Monitoring performance

One of the purposes of budgets is to monitor performance of an organisation and managers. After the budget is approved the last element of budget control kicks in which is to monitor performance. The budget will be used to evaluate and control day-to-day operations in accordance with the goals specified in the budget.
For the budget to be useful in monitoring performance it’s important that it is accurate, reliable and up to date. It should have been prepared with the participation of the staff that will be assessed using that budget.

It is vital that participation up to the lowest level in the enterprise be ensured to make the staff committed to the budget implementation. Everybody in the organisation should understand his role in achieving the budgeted targets. The budget should also be linked to the corporate objectives so that it is to track the achievement of the strategic goals.

A budget should be able to motivate staff to work hard to improve performance. To achieve this, the budget should be set at an achievable level so that staff will be motivated to work harder to achieve the set targets. If targets are seen to be unattainable it will discourage staff from working harder.

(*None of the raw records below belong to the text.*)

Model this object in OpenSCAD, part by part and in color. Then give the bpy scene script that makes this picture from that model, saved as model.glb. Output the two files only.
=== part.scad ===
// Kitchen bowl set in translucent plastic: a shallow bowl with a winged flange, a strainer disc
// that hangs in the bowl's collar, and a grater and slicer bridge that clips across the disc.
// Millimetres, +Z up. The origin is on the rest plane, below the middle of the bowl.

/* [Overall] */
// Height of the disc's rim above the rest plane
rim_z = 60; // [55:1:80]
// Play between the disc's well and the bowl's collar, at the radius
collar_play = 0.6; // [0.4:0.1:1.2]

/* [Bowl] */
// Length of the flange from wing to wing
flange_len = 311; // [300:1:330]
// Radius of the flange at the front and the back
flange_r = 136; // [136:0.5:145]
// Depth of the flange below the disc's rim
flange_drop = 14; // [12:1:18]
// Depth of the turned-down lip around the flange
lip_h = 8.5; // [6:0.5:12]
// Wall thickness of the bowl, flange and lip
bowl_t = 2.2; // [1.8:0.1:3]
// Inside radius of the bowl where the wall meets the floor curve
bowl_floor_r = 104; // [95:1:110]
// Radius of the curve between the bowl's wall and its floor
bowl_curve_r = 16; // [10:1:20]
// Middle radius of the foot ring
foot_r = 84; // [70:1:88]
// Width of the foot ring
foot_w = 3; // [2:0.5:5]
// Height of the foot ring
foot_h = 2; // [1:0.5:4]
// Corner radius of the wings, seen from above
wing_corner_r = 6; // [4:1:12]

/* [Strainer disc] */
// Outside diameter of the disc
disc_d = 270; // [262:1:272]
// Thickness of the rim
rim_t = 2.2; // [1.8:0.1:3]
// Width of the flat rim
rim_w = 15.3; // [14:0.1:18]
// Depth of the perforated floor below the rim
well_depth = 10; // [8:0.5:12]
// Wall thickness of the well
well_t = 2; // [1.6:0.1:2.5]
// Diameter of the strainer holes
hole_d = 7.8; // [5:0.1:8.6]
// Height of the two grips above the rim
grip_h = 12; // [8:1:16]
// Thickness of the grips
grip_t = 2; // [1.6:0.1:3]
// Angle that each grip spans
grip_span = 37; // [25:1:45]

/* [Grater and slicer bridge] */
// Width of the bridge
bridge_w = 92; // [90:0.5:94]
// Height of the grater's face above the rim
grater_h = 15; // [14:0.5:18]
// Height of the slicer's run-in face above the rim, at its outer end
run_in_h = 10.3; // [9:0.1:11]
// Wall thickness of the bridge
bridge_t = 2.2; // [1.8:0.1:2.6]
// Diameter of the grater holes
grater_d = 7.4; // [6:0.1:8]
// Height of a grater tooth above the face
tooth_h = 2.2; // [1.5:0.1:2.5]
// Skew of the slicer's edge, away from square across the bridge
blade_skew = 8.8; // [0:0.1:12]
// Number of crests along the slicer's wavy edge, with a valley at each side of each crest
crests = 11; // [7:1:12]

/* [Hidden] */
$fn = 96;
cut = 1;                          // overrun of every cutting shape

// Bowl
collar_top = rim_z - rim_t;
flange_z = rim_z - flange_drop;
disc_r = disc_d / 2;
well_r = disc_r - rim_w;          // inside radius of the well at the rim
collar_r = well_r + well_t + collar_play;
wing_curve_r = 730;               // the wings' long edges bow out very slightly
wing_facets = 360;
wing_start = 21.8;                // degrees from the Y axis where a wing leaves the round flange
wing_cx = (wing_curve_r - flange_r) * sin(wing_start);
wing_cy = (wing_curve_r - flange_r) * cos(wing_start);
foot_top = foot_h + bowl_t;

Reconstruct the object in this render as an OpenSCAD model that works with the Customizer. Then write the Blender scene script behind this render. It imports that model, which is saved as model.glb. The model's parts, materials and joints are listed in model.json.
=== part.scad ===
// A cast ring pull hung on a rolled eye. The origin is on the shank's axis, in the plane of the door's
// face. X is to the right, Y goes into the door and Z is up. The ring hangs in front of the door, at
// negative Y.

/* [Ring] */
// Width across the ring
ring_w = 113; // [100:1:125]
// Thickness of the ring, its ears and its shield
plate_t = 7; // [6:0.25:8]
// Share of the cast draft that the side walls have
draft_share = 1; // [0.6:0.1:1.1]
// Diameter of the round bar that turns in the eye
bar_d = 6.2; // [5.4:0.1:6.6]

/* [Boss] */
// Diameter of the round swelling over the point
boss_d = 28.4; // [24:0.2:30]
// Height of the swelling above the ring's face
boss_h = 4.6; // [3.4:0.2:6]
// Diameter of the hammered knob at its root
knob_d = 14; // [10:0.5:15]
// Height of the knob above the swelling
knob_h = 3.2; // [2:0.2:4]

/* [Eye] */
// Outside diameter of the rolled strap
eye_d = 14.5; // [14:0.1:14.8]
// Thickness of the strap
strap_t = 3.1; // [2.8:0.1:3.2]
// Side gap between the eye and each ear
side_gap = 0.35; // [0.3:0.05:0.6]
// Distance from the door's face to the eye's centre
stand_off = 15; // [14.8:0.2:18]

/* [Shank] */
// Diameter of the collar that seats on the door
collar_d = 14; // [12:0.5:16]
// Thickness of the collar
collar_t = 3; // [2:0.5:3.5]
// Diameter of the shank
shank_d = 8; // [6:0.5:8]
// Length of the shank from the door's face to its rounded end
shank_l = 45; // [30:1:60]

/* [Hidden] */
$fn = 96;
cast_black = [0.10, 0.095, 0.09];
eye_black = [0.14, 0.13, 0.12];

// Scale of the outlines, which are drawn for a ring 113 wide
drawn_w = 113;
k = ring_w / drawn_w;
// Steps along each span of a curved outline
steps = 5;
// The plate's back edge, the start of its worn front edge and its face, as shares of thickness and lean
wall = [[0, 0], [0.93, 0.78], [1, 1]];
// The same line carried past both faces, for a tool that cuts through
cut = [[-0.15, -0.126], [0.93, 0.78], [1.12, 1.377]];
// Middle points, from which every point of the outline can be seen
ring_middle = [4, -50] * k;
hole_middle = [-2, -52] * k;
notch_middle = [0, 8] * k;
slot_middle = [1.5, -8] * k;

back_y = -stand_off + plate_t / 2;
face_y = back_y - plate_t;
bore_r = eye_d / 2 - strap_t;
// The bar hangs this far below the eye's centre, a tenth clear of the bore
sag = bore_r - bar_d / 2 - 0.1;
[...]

Companies should ensure that their budgetary control systems are effective by meeting the following factors:
Top leadership should be in support of the system. Top management in the organisation should take the preparation of budgets and their implementation seriously in order to achieve the objectives of the enterprise. Lack of support from top management will render the whole budgetary control process ineffective.

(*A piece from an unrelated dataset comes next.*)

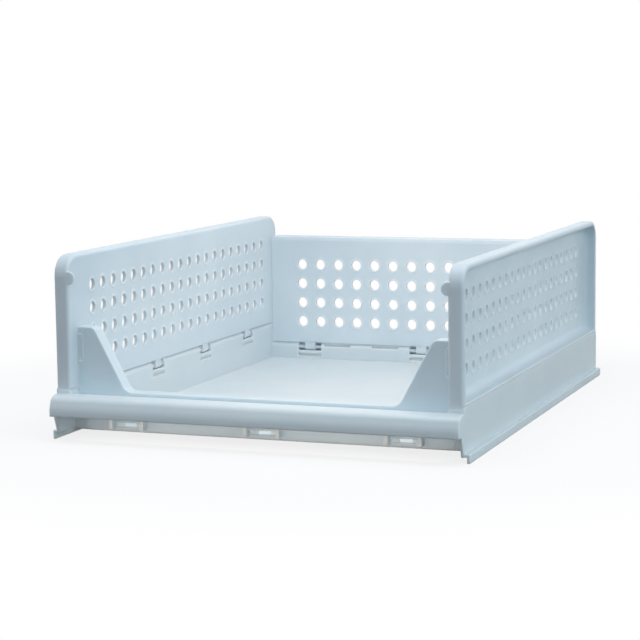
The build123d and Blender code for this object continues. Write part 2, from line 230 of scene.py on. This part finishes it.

The budget targets should be challenging yet achievable. The budget is intended to stretch all staff to perform better. This can be achieved by setting a budget that stretches everyone to achieve targets.
The company should have systems to collect data, analyse and report on time. Systems set up to collect data to measure performance should be reliable and data should be collected on time.

The reports should be sent to managers responsible for specific areas. The staff that is responsible for the performance that is being reported on should receive the reports so that they can act on the reports on time.
The reporting periods should be short preferably every month. Time is of the essence in monitoring performance so that under-performance can be rectified in time. Failure to report on time will render the reports meaningless because the intention of these reports is to enable performance to be improved so as to meet budget targets.

If the reporting periods are on a monthly basis then the variance reports showing the comparison between actual and budget should also be monthly.
Management should ensure that appropriate action is taken to get operations back under control if they are shown to be below budget. Failure to act on adverse variances will render the budgetary control system ineffective and not serve its proper purpose.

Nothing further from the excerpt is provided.